Read: Scheduling

Up to now, we know that the OS decides which thread (not process) runs on each CPU core at each time. Now we’ll learn about the component that performs this task specifically: the scheduler.

There are thousands of threads running at any time in a modern OS. The job of the scheduler is to run and pause threads as well as allocate them to the CPU cores, with the following goals:

  • fairness: we do want all threads to get the same chance to run, i.e. run for about the same amount of time
  • throughput: we want to run as many threads to completion so as to complete as many tasks as we can

To do this, the scheduler must decide, at given times, to suspend a thread, save its current state and let another one run in its place. This event is called a context switch. A context switch means changing the state of one thread (the replaced thread) from RUNNING to WAITING, and the state of the replacement thread from READY / WAITING to RUNNING.

User-Level vs Kernel-Level Threads

There are two types of threads. The threads you’ve used so far are kernel-level threads (KLT). They are created and scheduled in the kernel of the OS. One of the most important of their features is that they offer true parallelism. With KLTs, we can truly run a program on all the cores of our CPU at once. But we must pay a price for this: scheduling them is very complex, and context switches are costly (in terms of time), especially when switching threads belonging to different processes.

By contrast, user-level threads (ULT) are managed by the user space. More of the ULTs created by a program are generally mapped to the same kernel thread. If a process only creates ULTs, then they will all be mapped to the single, main kernel thread of the process. So if we cannot run code in parallel with ULTs, then why use them? Well, programs that create many context switches may suffer from the larger overhead if they use kernel-level threads. In such cases, user-level threads may be useful as context switches bring less overhead between user-level threads.

Thread Control Block

Let’s dissect the threads_create() function a bit. It first initialises its queues and the timer for preemption. We’ll discuss preemption separately, in a section of its own. After performing initialisations, the function creates a TCB object. TCB stands for Thread Control Block.

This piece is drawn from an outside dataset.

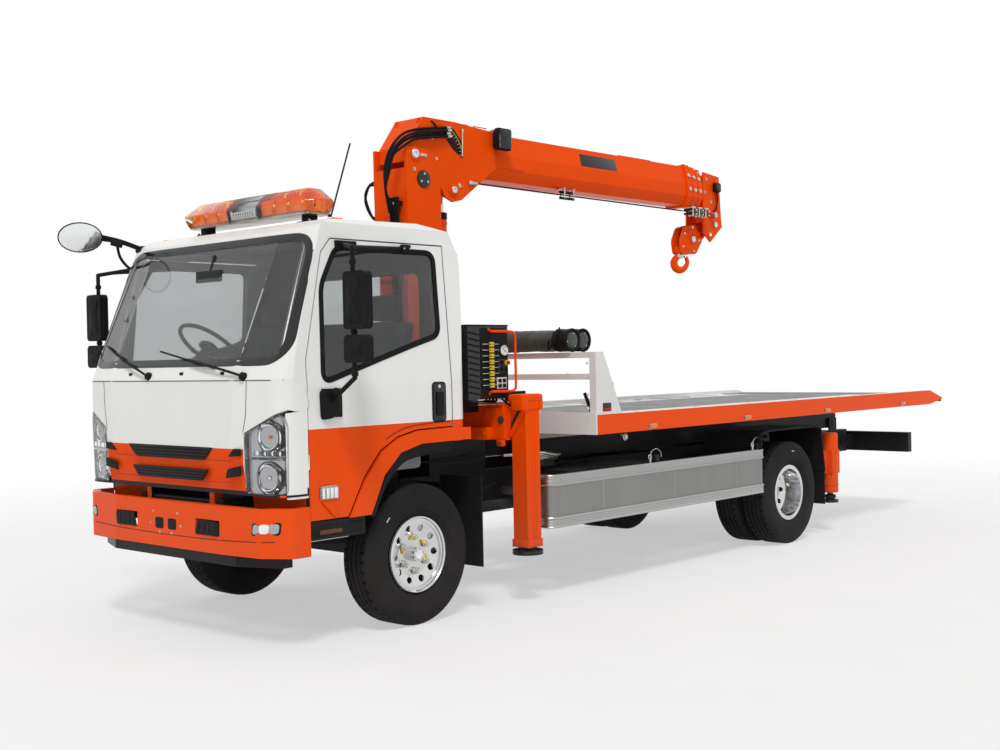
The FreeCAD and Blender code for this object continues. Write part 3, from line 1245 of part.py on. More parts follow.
def interior(inside, lamps):
    """The dash with its steering wheel, and the seats."""
    dash_points = [(-1100, 1345), (-1100, 1480), (-980, 1500), (-730, 1475), (-700, 1400), (-760, 1345)]
    dash = prism("dash_top", "YZ", [(behind(y), z) for y, z in dash_points], (-900, 900))
    console = block("dash_console", (-330, 330), (ahead(1100), ahead(790)), (S.tunnel_z, 1345))
    dash = cut("dash", common("dash_in_cab", fuse("dash_whole", dash, console), inside), lamps)
    driver = -560
    hub = (driver, ahead(400), 1700)
    column = strut("steering_column", (driver, ahead(760), 1400), hub, 24)
    rim = doc.addObject("Part::Torus", "steering_rim")
    bind(rim, "Radius1", S.steering_radius)
    bind(rim, "Radius2", 14)
    place(rim, *hub, Rotation(Vector(1, 0, 0), -40))
    spokes = rod("steering_spokes", "X", (hub[1], hub[2]),
                 (driver - S.steering_radius, driver + S.steering_radius), 9)
    fittings = fuse("dash_and_wheel", dash, column, fuse("steering_wheel", rim, spokes))
    plinth = common("seat_plinth", block("seat_box", (-880, 880), (behind(-380), behind(120)), (900, 1290)),
                    inside)
    parts = [fittings, plinth]
    cushion_points = [(-420, 1290), (-420, 1430), (60, 1410), (60, 1290)]
    back_points = [(20, 1412), (130, 2010), (225, 2010), (150, 1290), (60.3, 1290), (60.3, 1412)]
    for number, (low, high) in enumerate(((-800, -330), (-310, 220), (240, 760))):
        cushion = prism("cushion_%d" % number, "YZ", [(behind(y), z) for y, z in cushion_points],
                        (low, high), ((45, (1,)),))
        back = prism("seat_back_%d" % number, "YZ", [(behind(y), z) for y, z in back_points],
                     (low, high), ((40, (1, 2)),))
        parts.append(fuse("seat_%d" % number, cushion, back))
    node("cab_interior", fuse("cab_interior", *parts))


def roof_gear(skin):
    """The light bar, with a hipped dome, on its two feet."""
    half = S.lamp_bar_half
    front = ahead(S.lamp_bar_front)
    rear = front + S.lamp_bar_depth
    low = S.lamp_bar_low
    split = S.lamp_bar_split
    high = S.lamp_bar_high
    corners = [(-half, front), (half, front), (half, rear), (-half, rear)]
    base = prism("lightbar_base", "XY", corners, (low, split), ((45, (0, 1, 2, 3)),))
    ends = [(-half, split), (half, split), (half - 100, high), (100 - half, high)]
    slopes = [(front, split), (rear, split), (rear - 40, high), (front + 75, high)]
    dome = common("lightbar_dome", prism("lightbar_ends", "XZ", ends, (front - 10, rear + 10)),
                  prism("lightbar_slopes", "YZ", slopes, (-half - 10, half + 10)),
                  prism("lightbar_plan", "XY", corners, (split - 10, high + 10),
                        ((45, (0, 1, 2, 3)),)))
    foot = block("lightbar_foot", (half - 180, half - 90), (front + 50, rear - 35), (2380, low))
    node("lightbar", cut("lightbar", fuse("lightbar_whole", base, dome, pair("lightbar_feet", foot)),
                         skin))


def tube_run(name, points, radius):
    """A tube through a list of points, with a ball at each bend."""
    parts = []
    for number in range(len(points) - 1):
        parts.append(strut("%s_%d" % (name, number), points[number], points[number + 1], radius))
    for number, point in enumerate(points[1:-1]):
        ball = doc.addObject("Part::Sphere", "%s_bend_%d" % (name, number))
        bind(ball, "Radius", radius)
        place(ball, *point)
        parts.append(ball)
    return fuse(name, *parts)


def mirrors(skin):
    """The door mirrors on their tube arms, and the oval mirror above the windscreen."""
    x = S.mirror_x
    y = ahead(S.mirror_y)
    radius = S.mirror_tube
    head_left = x - 57
    head_right = head_left + S.mirror_head_width
    heads = []
    for number, (low, high) in enumerate(((1580, 1730), (1760, 2070))):
        corners = [(head_left, low), (head_right, low), (head_right, high), (head_left, high)]
        heads.append(prism("mirror_head_%d" % number, "XZ", corners, (y - 25, y + 35),
                           ((28, (0, 1, 2, 3)),)))
    arm = tube_run("mirror_arm", [(990, ahead(700), 1360), (x, y, 1500), (x, y, 2200),
                                  (925, ahead(530), 2255)], radius)
    brace = tube_run("mirror_brace", [(x - 60, y + 40, 2209), (925, ahead(60), 2255)], radius - 4)
    low_pad = block("mirror_low_pad", (990, 1012), (ahead(770), ahead(630)), (1280, 1440))
    high_pad = block("mirror_high_pad", (925, 955), (ahead(600), ahead(450)), (2225, 2272))
    rear_pad = block("mirror_rear_pad", (925, 950), (ahead(90), ahead(30)), (2235, 2272))
    left = cut("mirrors_left", fuse("mirror_set", *heads, arm, brace, low_pad, high_pad, rear_pad), skin)
    node("mirrors_left", left)
    node("mirrors_right", mirrored("mirrors_right", left))
    turn = oval_turn()
    middle = (-1052, ahead(1035), 2420)
    oval = doc.addObject("Part::Ellipsoid", "nose_mirror_head")
    bind(oval, "Radius1", S.oval_thick)
    bind(oval, "Radius2", S.oval_tall)
    bind(oval, "Radius3", S.oval_half)
    place(oval, *middle, turn)
    face = doc.addObject("Part::Box", "nose_mirror_face")
    face.Length = 400
    face.Width = 400
    face.Height = 100
    corner = turn.multVec(Vector(-200, -200, 0))
    place(face, middle[0] + corner.x, middle[1] + corner.y, middle[2] + corner.z, turn)
    arms = [strut("nose_mirror_arm_%d" % i, (-1022, ahead(942), 2432 - 24 * i),
                  (-880, ahead(690), z), 9) for i, z in enumerate((2352, 2340))]
    case = cut("nose_mirror_case", oval, face)
    node("nose_mirror", cut("nose_mirror", fuse("nose_mirror_whole", case, *arms), skin))


def oval_turn():
    """How the oval mirror is turned: its glass looks outwards, ahead and down."""
    out = Vector(0.85, -0.4, -0.33)
    across = Vector(0.4, 0.85, 0)
    return Rotation(across.cross(out), across, out, "ZYX")


def finish():
    """Recomputes, checks every object and writes the sub-parts."""
    doc.recompute()
    broken = [obj.Name for obj in doc.Objects if "Invalid" in obj.State or "Error" in obj.State]
    for label, part in NODES.items():
        if part.Shape.isNull() or not part.Shape.isValid():
            broken.append(label)
    if broken:
        raise RuntimeError("these pieces failed: " + ", ".join(broken))
    os.makedirs("parts", exist_ok=True)
    for label, part in NODES.items():
        part.Shape.exportStep("parts/%s.step" % label)
    print("%d sub-parts written" % len(NODES))


chassis()
front_axle()
rear_axle()
wheels()
crane_base()
crane_column()
luff_ram()
boom()
hook_block()
outriggers()
bed()
bumper()
side_gear()
control_box()
cab()
finish()
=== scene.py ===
import math

import bmesh
import bpy
from bpy.props import FloatProperty, FloatVectorProperty, IntProperty, PointerProperty
from mathutils import Matrix, Vector, noise
from mathutils.bvhtree import BVHTree


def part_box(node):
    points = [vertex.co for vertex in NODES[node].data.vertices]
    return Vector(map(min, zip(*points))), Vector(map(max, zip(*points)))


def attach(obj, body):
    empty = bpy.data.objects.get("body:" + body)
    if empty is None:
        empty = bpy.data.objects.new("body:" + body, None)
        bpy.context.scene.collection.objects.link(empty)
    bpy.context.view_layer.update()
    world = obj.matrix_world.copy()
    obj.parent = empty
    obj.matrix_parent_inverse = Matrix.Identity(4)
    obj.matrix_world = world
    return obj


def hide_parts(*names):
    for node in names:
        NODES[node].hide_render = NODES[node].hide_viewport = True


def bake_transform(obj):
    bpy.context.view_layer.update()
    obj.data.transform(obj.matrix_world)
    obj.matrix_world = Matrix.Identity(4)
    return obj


bl_info = {
    "name": "Tow Truck Dresser",
    "version": (1, 0, 0),
    "blender": (4, 5, 0),
    "location": "View3D > Sidebar > Tow Truck",
    "description": "Paints and details a crane tow truck with a sliding bed",
    "category": "Object",
}

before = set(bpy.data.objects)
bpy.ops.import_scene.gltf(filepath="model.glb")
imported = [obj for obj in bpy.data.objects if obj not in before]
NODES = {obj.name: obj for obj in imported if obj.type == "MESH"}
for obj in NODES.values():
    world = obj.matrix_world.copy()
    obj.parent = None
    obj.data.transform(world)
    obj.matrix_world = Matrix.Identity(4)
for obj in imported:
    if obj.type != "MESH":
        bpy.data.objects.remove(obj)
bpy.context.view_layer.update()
FRONT_AXLE = sum(corner.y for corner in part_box("tyre_front_left")) / 2
HUB = sum(corner.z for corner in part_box("tyre_front_left")) / 2
REAR_AXLE = sum(corner.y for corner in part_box("tyres_rear_left")) / 2
BELT = 1.22
ROPE_SIDE = 0.145
SIDES = (("left", 1), ("right", -1))
CAB_MIDDLE = (0.0, FRONT_AXLE - 0.32, 1.62)


def behind(distance):
    """A place along the truck, measured rearwards from the front axle."""
    return FRONT_AXLE + distance


def spot(x, distance, z):
    """A point: across the truck, rearwards from the front axle, and above the ground."""
    return Vector((x, behind(distance), z))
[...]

During the lecture, you saw that the kernel stores one instance of a task_struct for each thread. Remember that its most important fields are:

struct task_struct {
 unsigned int                    __state;

 void                           *stack;

 unsigned int                    flags;

 int                             on_cpu;
 int                             prio;

 /* Scheduler information */
 struct sched_entity             se;
 const struct sched_class        *sched_class;

 /* The VAS: memory mappings */
 struct mm_struct                *mm;

 int                             exit_state;
 int                             exit_code;

 pid_t                           pid;

 struct task_struct __rcu        *parent;

 /* Child processes */
 struct list_head                children;

 /* Open file information */
 struct files_struct             *files;
};

As you can see, this struct stores metadata regarding a given thread. The same is true about the TCB in libult.so:

typedef struct {
 int id;
 ucontext_t context;
 bool has_dynamic_stack;
 void *(*start_routine) (void *);
 void *argument;
 void *return_value;
} TCB;

It stores the thread ID (tid - id), similar to the PID of a process. It stores a pointer to the function passed as argument to threads_create() (start_routine), as well as the argument (argument) and the returned value (return_value) of said function.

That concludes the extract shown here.